Il en va de même pour la poursuite des coupables. Les accusés des pays périphériques sont soumis aux normes du droit international qui ne s’appliquent pas à leurs homologues du Premier Monde. Milosevic peut être traduit devant un tribunal, mais Kissinger est invariablement exempté de ce malheur.
Par ce comportement, les États-Unis actualisent l’hypocrisie héritée de la Grande-Bretagne. Au XIXe siècle, la flotte britannique a harcelé la traite internationale des esclaves avec des arguments libertaires qui dissimulaient son objectif de contrôle de l’ensemble du transport maritime. Washington a recours à une bannière similaire et oublie les désastres monumentaux que les puissances autoproclamées génèrent en tant que sauveurs de l’humanité. De telles interventions tendent à aggraver les scénarios qu’elles ont promis de réparer.
Si Biden tente de revenir à ce vieux scénario libéral, il augmentera la perte de crédibilité qui affecte actuellement les États-Unis. Le discours officiel sur les droits de l’homme est épuisé. C’était la grande bannière de la Seconde Guerre mondiale et elle a perdu de sa consistance pendant le maccarthysme. Il a réapparu avec l’implosion de l’URSS, mais a été une fois de plus ébranlé par les outrages de Bush et les complicités d’Obama.
Il en va de même pour la bannière de la démocratie qui, dans la variante impériale américaine, a toujours combiné universalisme et exceptionnalité. Le premier pilier justifiait le rôle missionnaire providentiel du premier pouvoir et le second le retrait isolationniste périodique.
La mythologie cultivée par Washington mélange un appel au protagonisme planétaire (« le monde est destiné à nous suivre ») avec des messages de protection de son propre territoire (« n’impliquez pas le pays dans les causes des autres »). De ce mélange est née l’image des États-Unis comme une force militaire active, mais soumise à des opérations demandées, payées ou suppliées par le reste du monde (Anderson, 2016).

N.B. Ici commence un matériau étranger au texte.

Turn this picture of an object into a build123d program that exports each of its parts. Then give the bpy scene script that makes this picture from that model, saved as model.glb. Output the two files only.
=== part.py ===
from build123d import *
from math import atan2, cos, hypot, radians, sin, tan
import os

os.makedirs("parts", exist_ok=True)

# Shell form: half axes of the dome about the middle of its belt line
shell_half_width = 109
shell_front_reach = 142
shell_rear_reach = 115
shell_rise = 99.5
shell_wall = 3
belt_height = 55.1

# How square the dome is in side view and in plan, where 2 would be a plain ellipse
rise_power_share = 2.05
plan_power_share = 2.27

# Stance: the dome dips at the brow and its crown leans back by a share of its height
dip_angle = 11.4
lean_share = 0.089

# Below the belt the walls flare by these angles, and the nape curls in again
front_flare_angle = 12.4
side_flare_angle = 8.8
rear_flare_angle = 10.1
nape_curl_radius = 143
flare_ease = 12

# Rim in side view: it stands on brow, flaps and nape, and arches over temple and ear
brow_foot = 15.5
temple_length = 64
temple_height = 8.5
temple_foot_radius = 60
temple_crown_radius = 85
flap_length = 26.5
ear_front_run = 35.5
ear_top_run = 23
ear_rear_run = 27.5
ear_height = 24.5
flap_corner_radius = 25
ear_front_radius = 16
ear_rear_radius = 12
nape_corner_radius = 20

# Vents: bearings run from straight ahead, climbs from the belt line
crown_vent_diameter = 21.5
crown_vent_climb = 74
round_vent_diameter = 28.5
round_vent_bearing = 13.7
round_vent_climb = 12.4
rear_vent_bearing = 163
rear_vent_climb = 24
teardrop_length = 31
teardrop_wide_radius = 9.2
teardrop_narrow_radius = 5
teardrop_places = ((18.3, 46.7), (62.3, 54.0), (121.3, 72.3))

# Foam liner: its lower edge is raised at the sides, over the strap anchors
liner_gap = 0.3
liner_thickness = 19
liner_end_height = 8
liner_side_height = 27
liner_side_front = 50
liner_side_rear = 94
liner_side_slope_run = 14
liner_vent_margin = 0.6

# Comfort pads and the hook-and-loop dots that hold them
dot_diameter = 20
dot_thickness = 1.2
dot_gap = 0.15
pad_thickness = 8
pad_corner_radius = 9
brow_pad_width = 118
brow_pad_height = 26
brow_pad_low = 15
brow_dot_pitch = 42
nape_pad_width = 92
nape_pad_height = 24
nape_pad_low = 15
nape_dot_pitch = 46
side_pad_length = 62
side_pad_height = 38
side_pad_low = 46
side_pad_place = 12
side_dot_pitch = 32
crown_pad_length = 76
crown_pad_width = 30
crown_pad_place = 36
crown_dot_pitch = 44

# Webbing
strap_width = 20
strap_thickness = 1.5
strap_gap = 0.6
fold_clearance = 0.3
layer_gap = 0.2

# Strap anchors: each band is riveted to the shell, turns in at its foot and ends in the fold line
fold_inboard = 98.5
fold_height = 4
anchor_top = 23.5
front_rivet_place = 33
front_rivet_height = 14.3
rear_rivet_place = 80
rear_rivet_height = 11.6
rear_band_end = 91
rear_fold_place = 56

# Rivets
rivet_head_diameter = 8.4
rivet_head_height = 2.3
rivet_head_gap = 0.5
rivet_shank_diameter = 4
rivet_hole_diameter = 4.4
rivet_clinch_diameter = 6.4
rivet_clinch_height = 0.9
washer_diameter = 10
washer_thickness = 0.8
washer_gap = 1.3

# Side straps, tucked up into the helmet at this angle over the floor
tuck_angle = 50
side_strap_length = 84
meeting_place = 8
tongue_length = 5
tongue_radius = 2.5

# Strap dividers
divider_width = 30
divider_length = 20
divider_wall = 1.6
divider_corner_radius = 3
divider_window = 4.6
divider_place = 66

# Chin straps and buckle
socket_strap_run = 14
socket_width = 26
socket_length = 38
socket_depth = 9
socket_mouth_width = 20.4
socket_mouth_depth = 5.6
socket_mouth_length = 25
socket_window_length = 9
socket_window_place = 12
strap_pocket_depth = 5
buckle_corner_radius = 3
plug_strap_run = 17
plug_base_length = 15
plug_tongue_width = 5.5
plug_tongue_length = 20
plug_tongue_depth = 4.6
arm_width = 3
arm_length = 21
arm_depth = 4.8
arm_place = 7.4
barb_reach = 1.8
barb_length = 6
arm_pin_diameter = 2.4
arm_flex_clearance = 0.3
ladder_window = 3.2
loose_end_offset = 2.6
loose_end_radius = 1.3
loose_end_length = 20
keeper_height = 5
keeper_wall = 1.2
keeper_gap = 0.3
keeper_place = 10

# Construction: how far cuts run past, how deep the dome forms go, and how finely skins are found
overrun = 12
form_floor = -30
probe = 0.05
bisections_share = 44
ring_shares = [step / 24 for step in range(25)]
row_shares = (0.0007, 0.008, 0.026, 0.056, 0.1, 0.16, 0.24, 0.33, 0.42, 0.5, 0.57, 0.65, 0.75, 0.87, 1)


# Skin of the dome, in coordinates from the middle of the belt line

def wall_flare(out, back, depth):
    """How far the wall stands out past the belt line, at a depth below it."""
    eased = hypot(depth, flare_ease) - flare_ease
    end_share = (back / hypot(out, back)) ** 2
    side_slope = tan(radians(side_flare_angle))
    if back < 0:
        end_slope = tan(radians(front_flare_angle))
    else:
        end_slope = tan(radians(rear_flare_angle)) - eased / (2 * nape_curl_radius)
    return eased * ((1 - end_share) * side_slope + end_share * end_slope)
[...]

Les facettes interventionnistes et isolationnistes ont toujours eu des bases divergentes dans les mystifications des élites côtières et les préjugés de l’intérieur américain. Les deux courants se sont complétés, ont fusionné et se sont à nouveau fracturés. Ce contrepoint a été actualisé par les mondialistes contre les américanistes et maintenant par Biden contre Trump.
Mais les deux parties sont soutenues par la même obsession immémoriale de la sécurité, dans un pays curieusement privilégié par la protection géographique. La crainte d’une agression extérieure a atteint des sommets de paranoïa lors des tensions avec l’URSS et a refait surface sous forme de vagues de panique irrationnelle lors de la récente « guerre contre le terrorisme ».

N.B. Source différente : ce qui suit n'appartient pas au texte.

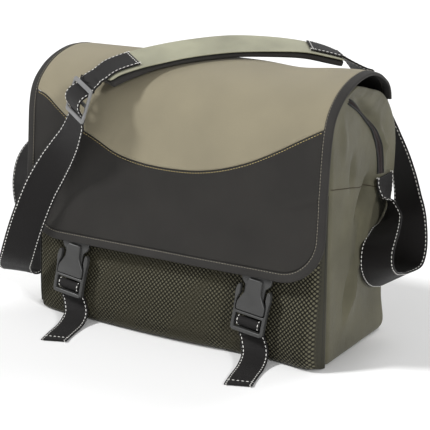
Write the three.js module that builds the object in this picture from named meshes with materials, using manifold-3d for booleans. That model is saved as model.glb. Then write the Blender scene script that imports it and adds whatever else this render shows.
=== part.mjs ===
// Fishing shoulder bag: a soft box body with a zip over the top, a mesh pocket in front, a long flap held by
// two side-release buckles, and a padded shoulder strap laid over the top.
// Millimetres. X runs to the right of the bag seen from the front, the front faces -Y, and Z is up.
// The origin is the centre of the base, on the floor.

import * as THREE from 'three';
import { mergeVertices } from 'three/addons/utils/BufferGeometryUtils.js';
import Module from 'manifold-3d';

// Body sizes

const body_width = 380;
const body_depth = 150;
const body_height = 291;
const cloth = 2.4;
const gap = 0.3;
const loose_gap = 0.6;
const slot_gap = 0.8;
const corner_radius = 7;
const half_width = body_width / 2;
const half_depth = body_depth / 2;

// Sizes of the flap, the pocket and the zip

const flap_height = 305;
const flap_half_width = 194.5;
const flap_cloth = 2.2;
const binding_width = 10;
const binding_thick = 3.6;
const flap_corner = 50;
const edge_curl = 2.5;
const ridge_dip = 4;
const ridge_dip_reach = 36;
const fold_height = 6;
const back_belly = 5;
const pocket_swell = 18;
const pocket_cloth = 1.8;
const zip_width = 9;
const zip_thick = 1.6;
const zip_bend = 6;
const coil_width = 4.4;
const coil_height = 1.3;

// Sizes of the straps, the pad, the slider and the buckles

const webbing_width = 40;
const webbing_thick = 2;
const pad_width = 50;
const pad_cover_thick = 2.2;
const pad_base_thick = 6;
const slider_width = 49;
const slider_length = 40;
const slider_bar = 5;
const slider_mid_bar = 4;
const slider_side = 3.8;
const slider_thick = 3;
const belt_width = 30;
const belt_thick = 1.6;
const hem_thick = 2.2;
const tail_rest = 1.3;
const buckle_drop = 30.5;
const buckle_stand_off = 8.15;
const buckle_thick = 3.4;
const plate_thick = 3.6;
const frame_back = 2.2;
const frame_front = 4.2;
const bevel = 0.6;

// Materials

function material(colour, roughness, metalness) {
  return new THREE.MeshStandardMaterial({ color: colour, roughness, metalness });
}

// Vectors and smooth tables

function point(x, y, z) {
  return new THREE.Vector3(x, y, z);
}

function smooth(a, b, c, d, t) {
  const turn_in = (c - a) / 2;
  const turn_out = (d - b) / 2;
  const t2 = t * t;
  const t3 = t2 * t;
  return b + turn_in * t + (3 * (c - b) - 2 * turn_in - turn_out) * t2
    + (2 * (b - c) + turn_in + turn_out) * t3;
}

// A row between two rows of a table, with the position counted in rows.
function row_at(rows, position) {
  const last = rows.length - 1;
  const i = Math.min(Math.floor(position), last - 1);
  const before = rows[Math.max(i - 1, 0)];
  const after = rows[Math.min(i + 2, last)];
  return rows[i].map((value, k) => smooth(before[k], value, rows[i + 1][k], after[k], position - i));
}

// The columns of a table at a value of its first column, in straight steps.
function look_up(rows, value) {
  let i = 0;
  while (i < rows.length - 2 && value > rows[i + 1][0]) i += 1;
  const share = (value - rows[i][0]) / (rows[i + 1][0] - rows[i][0]);
  const kept = Math.min(Math.max(share, 0), 1);
  return rows[i].map((start, k) => start + (rows[i + 1][k] - start) * kept);
}

function steps(count) {
  return Array.from({ length: count + 1 }, (unused, i) => i / count);
}

// Solids from rings of points

function solid(points, faces) {
  let volume = 0;
  for (const [a, b, c] of faces) {
    volume += points[a].dot(points[b].clone().cross(points[c]));
  }
  const index = faces.flatMap(([a, b, c]) => (volume > 0 ? [a, b, c] : [a, c, b]));
  const geometry = new THREE.BufferGeometry();
  const values = points.flatMap((p) => [p.x, p.y, p.z]);
  geometry.setAttribute('position', new THREE.Float32BufferAttribute(values, 3));
  geometry.setIndex(index);
  return geometry;
}

// Skins closed rings in order and closes both ends with a fan round their middle.
function loft(rings) {
  const count = rings[0].length;
  const points = rings.flat();
  const faces = [];
  for (let r = 0; r < rings.length - 1; r += 1) {
    for (let k = 0; k < count; k += 1) {
      const a = r * count + k;
      const b = r * count + (k + 1) % count;
      faces.push([a, b, b + count], [a, b + count, a + count]);
    }
  }
  for (const [start, turn] of [[0, -1], [(rings.length - 1) * count, 1]]) {
    const middle = point(0, 0, 0);
    for (let k = 0; k < count; k += 1) middle.addScaledVector(points[start + k], 1 / count);
    points.push(middle);
    for (let k = 0; k < count; k += 1) {
      const a = start + k;
      const b = start + (k + 1) % count;
      faces.push(turn > 0 ? [a, b, points.length - 1] : [b, a, points.length - 1]);
    }
  }
  return solid(points, faces);
}

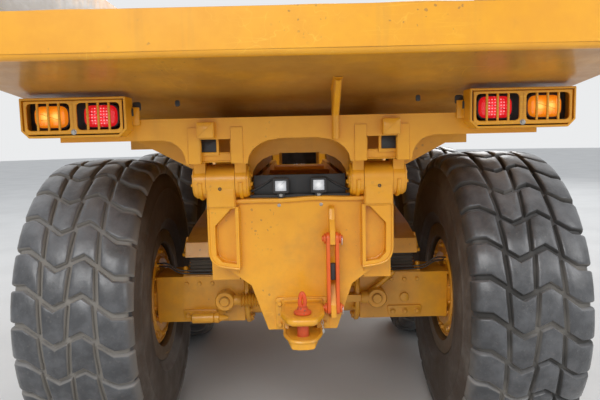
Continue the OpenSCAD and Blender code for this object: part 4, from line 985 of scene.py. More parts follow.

L’idéologie impériale américaine est confrontée aux mêmes difficultés que la vision du monde américaniste. Tous deux glorifient les valeurs du capitalisme, pondèrent l’individualisme, idéalisent la concurrence, glorifient le profit, mystifient le risque, louent l’enrichissement et justifient l’inégalité.

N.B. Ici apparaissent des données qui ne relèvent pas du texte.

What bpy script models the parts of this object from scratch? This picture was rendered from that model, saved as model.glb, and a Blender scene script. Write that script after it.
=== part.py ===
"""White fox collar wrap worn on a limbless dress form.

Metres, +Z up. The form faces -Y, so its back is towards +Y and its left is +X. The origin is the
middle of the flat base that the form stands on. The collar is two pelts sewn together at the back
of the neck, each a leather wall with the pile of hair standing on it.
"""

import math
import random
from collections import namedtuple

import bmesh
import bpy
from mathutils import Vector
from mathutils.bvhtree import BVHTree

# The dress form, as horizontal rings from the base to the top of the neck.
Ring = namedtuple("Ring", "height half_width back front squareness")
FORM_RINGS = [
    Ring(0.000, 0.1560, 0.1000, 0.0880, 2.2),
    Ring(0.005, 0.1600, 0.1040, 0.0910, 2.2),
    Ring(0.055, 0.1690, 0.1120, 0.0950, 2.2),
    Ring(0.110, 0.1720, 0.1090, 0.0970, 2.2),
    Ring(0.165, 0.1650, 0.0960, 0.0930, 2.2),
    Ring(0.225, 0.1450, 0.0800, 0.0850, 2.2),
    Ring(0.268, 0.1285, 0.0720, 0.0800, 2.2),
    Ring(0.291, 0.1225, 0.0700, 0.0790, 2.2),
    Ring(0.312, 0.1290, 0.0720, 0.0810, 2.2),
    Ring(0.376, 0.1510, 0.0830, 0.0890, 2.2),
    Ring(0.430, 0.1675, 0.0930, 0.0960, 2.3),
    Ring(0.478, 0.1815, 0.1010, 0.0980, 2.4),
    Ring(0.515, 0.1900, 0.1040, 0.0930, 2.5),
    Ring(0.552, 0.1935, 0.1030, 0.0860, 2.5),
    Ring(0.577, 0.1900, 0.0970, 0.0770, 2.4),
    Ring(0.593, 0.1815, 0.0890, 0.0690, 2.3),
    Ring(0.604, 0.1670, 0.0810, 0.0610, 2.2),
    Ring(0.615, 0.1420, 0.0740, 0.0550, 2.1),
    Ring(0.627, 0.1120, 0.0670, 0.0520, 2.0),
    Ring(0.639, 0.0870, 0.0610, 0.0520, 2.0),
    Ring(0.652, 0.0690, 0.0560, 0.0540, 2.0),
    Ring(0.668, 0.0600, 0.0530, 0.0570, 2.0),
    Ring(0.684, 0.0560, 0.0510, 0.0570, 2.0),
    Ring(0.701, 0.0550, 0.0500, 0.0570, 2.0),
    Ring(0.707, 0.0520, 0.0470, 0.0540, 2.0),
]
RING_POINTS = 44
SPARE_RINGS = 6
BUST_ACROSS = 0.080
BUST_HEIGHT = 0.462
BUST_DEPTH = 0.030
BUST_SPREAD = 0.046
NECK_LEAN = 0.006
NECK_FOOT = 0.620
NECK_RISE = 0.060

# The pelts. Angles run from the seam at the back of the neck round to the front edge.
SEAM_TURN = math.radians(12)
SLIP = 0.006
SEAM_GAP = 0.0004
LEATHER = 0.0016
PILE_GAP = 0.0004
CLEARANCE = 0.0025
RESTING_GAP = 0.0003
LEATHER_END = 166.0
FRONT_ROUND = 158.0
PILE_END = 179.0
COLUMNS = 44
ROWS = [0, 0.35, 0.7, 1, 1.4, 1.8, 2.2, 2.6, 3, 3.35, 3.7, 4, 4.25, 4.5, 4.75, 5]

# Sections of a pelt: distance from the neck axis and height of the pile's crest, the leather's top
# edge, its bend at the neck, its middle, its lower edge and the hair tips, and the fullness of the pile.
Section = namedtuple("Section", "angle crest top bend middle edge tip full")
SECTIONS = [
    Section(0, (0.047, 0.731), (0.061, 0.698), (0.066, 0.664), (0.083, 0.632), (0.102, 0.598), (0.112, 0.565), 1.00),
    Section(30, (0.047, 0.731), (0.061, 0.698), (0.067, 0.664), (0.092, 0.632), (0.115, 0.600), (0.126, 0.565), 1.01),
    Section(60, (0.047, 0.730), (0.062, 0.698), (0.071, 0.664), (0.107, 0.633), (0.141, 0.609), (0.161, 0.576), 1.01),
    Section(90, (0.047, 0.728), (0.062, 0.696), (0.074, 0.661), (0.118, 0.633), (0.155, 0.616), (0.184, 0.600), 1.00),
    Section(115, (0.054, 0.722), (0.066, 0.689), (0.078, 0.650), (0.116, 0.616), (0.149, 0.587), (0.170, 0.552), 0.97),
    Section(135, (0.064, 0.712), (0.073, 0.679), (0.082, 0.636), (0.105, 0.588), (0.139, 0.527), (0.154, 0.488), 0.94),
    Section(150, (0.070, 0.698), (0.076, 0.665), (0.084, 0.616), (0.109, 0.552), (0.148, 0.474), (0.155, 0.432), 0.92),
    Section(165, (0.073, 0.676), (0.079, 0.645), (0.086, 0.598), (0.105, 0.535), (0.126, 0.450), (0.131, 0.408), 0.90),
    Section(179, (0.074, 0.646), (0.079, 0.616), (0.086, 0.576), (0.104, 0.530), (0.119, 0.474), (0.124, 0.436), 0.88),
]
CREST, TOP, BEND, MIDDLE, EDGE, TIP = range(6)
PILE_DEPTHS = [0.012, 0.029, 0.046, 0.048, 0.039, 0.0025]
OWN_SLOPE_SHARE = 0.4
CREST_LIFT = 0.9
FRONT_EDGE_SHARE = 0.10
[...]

Ces principes fondamentaux ont consolidé l’hégémonie américaine d’après-guerre et ont permis une certaine survie supplémentaire sous le néolibéralisme. Mais ils ne sont plus soutenus par la primauté économique américaine et ont été transformés par leur reconversion en idéaux d’autres classes capitalistes dans le monde. Les mythes américains n’ont pas la prééminence du passé (Boron, 2019).
Dans la seconde moitié du XXe siècle, l’impérialisme américain a complété la coercition par une idéologie qui a conquis la prééminence dans la langue et la culture. Cette influence persiste, mais avec des modalités plus autonomes de la matrice étasunienne et les tentatives de recomposition impériale doivent tenir compte de ce fait. La crise à long terme – que nous analyserons dans notre prochain texte – détermine des tensions insolubles à de multiples niveaux.